Hybrid fuchsias (F. x hybrida) don’t make such great houseplants. They prefer a much cooler winter (40 to 50 ° F/4 to 10 ° C) and lose a lot of leaves when you bring them indoors in the fall, producing weak, etiolated growth over the winter. They just don’t do well under the combination of warm indoor temperatures and poor light (the sun is very weak during the late fall and winter). Also, they have a hard time tolerating the dry air that prevails in our homes over the winter.
If you’re still considering bringing hybrid fuchsia indoors over the winter, at least be very careful to treat the leaves with a suitable insecticide when you bring them in. Whiteflies just love fuchsias and will follow them indoors. You may not notice any right away, as whiteflies go into diapause (dormancy) in the fall, but when they wake up in March and start to proliferate massively, you’ll wonder why you ever thought it was a good idea to bring a fuchsia indoors!
A third option is to take cuttings rather than bring in adult plants. You should still swish the cuttings in soapy water (insecticidal soap is best) as you bring them in so as to kill any whiteflies that might be hiding on the leaves.
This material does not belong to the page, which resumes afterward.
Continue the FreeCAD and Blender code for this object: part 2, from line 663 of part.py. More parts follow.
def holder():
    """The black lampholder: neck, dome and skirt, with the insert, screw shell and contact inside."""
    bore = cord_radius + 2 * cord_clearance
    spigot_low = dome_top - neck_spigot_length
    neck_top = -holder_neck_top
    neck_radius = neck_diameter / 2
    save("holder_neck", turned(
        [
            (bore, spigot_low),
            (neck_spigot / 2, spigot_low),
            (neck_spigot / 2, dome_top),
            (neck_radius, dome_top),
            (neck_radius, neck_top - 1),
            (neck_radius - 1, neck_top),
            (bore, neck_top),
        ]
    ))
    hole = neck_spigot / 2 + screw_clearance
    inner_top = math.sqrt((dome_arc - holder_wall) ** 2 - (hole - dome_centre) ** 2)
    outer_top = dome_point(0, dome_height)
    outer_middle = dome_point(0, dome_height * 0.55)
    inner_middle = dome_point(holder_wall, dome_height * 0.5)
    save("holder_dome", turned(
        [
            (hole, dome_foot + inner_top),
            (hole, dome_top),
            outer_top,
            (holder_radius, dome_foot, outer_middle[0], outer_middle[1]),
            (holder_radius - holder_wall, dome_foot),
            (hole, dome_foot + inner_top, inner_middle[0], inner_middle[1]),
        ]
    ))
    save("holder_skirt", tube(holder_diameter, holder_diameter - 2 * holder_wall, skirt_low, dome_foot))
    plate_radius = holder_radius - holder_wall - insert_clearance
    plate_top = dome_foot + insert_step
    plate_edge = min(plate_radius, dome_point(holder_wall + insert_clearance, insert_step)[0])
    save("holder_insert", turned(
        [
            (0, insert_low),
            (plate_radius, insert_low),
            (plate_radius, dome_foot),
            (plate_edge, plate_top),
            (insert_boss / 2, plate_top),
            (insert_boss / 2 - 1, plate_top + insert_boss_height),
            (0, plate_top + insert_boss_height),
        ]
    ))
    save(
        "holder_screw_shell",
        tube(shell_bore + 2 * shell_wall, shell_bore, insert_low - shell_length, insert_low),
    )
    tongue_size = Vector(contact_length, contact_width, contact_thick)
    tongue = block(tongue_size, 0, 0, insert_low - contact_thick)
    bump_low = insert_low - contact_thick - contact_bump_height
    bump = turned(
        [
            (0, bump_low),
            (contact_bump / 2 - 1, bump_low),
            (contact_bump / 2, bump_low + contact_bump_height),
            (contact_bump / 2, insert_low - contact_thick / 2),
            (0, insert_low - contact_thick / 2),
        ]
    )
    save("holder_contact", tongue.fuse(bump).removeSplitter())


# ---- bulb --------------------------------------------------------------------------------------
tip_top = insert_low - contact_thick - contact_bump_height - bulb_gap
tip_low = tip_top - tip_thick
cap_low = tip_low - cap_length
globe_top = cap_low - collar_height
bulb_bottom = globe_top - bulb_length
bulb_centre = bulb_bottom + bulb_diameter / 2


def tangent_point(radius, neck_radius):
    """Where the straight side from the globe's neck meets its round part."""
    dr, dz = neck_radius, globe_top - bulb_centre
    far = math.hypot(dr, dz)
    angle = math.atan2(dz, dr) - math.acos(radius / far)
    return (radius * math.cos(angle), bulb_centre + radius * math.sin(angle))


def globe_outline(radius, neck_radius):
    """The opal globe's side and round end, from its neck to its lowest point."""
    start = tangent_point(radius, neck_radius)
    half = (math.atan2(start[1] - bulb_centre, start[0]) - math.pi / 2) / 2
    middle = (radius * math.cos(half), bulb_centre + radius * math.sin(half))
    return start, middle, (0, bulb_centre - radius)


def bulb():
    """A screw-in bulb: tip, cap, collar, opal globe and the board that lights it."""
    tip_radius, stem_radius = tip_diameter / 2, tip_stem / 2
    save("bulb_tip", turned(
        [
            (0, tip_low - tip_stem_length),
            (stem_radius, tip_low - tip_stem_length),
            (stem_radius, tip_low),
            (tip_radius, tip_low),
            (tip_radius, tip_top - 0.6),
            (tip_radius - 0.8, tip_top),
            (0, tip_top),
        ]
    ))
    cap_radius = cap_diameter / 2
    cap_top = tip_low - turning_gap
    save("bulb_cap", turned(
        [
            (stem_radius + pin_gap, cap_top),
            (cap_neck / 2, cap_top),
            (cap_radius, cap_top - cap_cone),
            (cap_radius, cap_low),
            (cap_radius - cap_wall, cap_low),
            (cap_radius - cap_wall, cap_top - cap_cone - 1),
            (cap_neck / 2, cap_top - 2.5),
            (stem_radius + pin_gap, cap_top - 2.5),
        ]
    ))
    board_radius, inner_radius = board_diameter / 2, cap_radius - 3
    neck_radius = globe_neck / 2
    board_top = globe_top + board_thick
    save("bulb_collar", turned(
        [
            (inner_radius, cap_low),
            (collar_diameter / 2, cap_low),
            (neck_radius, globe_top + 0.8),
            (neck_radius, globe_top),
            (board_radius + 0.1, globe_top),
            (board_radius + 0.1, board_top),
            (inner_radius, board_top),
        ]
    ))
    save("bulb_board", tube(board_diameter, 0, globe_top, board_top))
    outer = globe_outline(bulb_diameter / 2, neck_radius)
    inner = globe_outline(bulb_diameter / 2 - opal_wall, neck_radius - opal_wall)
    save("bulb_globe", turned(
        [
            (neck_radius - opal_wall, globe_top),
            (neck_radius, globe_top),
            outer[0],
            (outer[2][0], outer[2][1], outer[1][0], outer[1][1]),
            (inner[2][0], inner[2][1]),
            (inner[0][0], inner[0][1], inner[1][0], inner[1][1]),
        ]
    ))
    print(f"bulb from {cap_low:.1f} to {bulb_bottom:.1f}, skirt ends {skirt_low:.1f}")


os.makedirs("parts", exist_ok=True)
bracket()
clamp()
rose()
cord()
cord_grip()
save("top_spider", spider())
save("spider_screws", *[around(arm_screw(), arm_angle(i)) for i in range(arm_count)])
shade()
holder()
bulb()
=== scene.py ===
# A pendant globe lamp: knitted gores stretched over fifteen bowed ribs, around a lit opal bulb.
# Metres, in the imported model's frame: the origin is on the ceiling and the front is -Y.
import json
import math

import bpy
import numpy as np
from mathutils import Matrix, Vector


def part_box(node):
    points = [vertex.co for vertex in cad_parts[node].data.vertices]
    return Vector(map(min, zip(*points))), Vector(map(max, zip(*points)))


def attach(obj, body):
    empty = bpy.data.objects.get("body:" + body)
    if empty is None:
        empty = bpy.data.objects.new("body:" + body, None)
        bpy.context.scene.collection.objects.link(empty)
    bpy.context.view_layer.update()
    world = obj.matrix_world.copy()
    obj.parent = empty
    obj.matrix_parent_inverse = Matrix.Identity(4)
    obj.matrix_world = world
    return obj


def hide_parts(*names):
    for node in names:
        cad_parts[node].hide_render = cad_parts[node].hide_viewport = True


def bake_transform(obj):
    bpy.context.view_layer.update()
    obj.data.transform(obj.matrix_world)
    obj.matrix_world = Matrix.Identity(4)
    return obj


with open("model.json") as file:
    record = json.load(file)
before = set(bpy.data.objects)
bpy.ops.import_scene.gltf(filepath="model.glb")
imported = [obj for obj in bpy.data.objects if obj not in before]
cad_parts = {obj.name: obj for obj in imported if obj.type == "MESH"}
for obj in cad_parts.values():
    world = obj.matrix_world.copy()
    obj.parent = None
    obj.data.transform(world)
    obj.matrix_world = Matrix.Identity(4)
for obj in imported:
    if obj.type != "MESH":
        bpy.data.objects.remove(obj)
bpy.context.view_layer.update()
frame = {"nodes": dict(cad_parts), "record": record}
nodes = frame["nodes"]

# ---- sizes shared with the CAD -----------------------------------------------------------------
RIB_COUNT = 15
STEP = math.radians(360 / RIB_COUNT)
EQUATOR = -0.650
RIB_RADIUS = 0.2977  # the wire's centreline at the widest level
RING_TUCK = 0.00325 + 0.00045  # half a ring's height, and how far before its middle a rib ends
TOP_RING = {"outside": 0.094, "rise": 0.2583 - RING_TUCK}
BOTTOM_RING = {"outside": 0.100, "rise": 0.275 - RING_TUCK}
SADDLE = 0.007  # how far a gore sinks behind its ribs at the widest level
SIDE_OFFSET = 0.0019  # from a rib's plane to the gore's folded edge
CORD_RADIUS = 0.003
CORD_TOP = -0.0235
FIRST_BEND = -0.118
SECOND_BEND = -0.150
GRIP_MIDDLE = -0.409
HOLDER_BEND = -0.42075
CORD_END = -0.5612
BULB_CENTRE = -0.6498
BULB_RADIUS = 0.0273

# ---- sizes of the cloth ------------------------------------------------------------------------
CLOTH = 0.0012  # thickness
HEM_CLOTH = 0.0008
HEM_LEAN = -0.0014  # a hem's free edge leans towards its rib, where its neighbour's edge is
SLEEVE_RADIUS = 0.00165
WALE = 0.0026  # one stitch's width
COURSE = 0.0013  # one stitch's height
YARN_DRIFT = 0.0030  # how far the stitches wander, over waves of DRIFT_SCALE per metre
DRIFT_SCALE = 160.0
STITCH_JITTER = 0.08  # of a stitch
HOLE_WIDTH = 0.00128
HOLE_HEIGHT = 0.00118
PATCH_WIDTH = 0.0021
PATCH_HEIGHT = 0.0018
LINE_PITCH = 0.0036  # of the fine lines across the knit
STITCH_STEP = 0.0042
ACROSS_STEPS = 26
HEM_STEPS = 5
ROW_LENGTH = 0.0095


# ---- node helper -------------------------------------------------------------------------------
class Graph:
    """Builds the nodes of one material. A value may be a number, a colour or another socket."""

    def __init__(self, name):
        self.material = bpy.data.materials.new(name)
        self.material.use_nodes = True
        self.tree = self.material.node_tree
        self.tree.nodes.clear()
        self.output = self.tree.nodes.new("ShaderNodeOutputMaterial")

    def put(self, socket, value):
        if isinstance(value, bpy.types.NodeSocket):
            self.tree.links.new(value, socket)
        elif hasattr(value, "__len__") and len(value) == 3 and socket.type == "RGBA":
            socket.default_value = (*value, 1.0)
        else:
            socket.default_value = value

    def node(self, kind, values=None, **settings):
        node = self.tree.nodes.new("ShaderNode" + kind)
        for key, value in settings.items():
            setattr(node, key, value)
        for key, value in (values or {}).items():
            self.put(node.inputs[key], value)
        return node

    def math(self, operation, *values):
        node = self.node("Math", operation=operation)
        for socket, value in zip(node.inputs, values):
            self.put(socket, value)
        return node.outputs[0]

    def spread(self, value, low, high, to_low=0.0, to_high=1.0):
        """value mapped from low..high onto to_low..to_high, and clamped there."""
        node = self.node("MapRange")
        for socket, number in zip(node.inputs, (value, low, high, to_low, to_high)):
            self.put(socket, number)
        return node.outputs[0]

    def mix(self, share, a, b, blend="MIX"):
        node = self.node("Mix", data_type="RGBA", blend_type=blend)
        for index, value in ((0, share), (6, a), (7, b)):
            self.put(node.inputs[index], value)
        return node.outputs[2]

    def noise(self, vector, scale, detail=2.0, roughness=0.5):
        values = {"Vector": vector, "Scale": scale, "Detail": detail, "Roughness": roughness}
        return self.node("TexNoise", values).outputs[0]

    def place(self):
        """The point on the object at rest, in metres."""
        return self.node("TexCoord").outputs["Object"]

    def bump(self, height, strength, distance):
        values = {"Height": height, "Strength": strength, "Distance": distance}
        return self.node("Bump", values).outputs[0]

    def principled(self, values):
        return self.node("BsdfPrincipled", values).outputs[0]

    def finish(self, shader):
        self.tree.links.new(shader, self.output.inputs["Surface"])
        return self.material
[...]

Then, as you prepare your cuttings (read Rooting Cuttings Step by Step), apply a rooting hormone and root them in a pot of moist potting soil. The resulting plantlets seem to tolerate the warm temperatures of our homes better than adult plants. Nevertheless, the occasional pruning to reduce etiolation and stimulate branching might well be helpful.
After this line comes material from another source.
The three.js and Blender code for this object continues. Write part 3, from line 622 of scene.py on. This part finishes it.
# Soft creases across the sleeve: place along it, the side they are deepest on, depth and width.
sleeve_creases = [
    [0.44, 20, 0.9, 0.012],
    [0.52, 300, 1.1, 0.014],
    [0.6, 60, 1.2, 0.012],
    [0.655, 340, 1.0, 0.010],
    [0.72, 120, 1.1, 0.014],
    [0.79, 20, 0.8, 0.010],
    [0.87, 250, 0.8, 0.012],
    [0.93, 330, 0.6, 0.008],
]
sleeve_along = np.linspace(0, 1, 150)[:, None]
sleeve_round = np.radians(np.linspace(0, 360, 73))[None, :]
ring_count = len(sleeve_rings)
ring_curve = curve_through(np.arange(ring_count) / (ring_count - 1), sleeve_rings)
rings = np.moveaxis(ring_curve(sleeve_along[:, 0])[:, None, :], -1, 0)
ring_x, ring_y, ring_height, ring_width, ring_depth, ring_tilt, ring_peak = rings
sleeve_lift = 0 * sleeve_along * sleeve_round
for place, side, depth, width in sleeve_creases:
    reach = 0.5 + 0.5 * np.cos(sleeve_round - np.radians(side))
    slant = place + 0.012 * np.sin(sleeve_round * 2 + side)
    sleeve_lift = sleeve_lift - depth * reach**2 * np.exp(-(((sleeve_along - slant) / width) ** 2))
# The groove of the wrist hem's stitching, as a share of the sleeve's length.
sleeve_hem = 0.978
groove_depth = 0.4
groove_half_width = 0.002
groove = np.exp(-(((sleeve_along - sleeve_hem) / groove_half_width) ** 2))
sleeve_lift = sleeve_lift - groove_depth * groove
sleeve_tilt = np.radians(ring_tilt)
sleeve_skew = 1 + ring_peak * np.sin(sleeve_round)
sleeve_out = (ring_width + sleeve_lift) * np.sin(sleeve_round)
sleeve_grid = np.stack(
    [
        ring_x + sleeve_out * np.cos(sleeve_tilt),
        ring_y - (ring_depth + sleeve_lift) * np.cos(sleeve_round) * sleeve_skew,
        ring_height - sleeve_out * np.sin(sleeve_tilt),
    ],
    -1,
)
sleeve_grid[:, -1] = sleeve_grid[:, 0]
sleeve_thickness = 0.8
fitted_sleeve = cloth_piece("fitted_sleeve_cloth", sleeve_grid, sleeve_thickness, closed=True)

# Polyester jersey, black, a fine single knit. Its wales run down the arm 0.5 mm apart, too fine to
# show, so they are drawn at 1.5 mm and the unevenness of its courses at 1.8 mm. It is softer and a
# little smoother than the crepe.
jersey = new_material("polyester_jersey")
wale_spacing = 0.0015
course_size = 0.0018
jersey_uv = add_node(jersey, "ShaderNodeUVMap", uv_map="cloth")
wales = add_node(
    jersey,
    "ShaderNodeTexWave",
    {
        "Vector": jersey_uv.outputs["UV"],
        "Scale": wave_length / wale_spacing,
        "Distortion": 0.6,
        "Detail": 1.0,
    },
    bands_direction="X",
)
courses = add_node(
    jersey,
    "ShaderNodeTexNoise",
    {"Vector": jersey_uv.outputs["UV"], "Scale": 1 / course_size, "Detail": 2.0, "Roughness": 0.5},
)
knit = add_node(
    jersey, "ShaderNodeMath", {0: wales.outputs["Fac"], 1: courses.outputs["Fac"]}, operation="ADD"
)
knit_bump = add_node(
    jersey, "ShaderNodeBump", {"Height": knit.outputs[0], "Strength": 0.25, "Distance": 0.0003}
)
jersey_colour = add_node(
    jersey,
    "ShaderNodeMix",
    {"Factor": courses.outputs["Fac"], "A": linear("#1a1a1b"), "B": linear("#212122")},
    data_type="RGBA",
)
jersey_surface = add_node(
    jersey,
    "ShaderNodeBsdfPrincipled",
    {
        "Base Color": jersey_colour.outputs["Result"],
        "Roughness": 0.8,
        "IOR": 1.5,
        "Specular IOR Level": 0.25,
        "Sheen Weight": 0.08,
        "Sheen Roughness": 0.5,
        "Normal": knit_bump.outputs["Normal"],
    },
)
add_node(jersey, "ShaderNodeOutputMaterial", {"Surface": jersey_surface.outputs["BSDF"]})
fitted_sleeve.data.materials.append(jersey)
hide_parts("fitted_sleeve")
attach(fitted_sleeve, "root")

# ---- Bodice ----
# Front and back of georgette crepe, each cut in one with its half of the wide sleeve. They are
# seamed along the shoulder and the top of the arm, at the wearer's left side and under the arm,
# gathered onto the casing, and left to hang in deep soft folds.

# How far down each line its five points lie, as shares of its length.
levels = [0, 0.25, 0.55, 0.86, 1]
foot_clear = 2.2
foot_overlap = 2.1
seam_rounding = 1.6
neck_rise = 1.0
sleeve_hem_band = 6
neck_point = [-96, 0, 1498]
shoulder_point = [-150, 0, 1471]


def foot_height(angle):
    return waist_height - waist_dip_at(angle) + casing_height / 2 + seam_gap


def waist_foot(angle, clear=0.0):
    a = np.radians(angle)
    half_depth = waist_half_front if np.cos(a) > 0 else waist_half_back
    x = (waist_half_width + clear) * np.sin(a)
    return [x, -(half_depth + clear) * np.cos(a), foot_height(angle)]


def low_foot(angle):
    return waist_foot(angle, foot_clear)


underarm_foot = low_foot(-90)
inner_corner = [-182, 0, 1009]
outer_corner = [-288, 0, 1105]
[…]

This is the method of choice for most gardeners. You need a frost-free location where temperatures remain between 40 and 50 ° F (4 and 10 ° C) through the winter. The spot can be in the dark or receive light: that matters little. You’ll often find such conditions in a basement, a root cellar, a slightly heated garage, a solarium or a covered veranda (lanai). The air can be either humid or dry: it doesn’t matter when the plant is dormant.
When frost threatens (I actually prefer my fuchsias to undergo a touch of frost: it seems to shock them into a deeper dormancy), bring the plants indoors. Prune back the stems by about a third. Clear the plants of any remaining leaves (they will have lost a lot after undergoing cold autumn temperatures). By removing all the leaves, you can be sure you don’t bring any whiteflies indoors, as they overwinter on the undersides of leaves.
Maintenance during dormancy is minimal: simply water enough so that the soil does not dry up completely. For that purpose, you may only need to water about once a month.
At the end of March or in April, move the plants indoors to a windowsill or set them in a heated greenhouse, ideally in full sun. Begin to water more assiduously. Soon you’ll see new growth appear. As new leaves grow and the plant fills in, its watering needs will increase. Shortly, you’ll be watering your fuchsias just as much as any other houseplant. When growth picks up, you can also start fertilizing them again: use the fertilizer of your choice at one quarter the recommended rate.
With the treatment described, your fuchsias should be in full growth and even starting to bloom just in time for their summer season. Put them back outdoors, preferably in partial shade, keep watering and fertilizing, and just watch them bloom their heads off!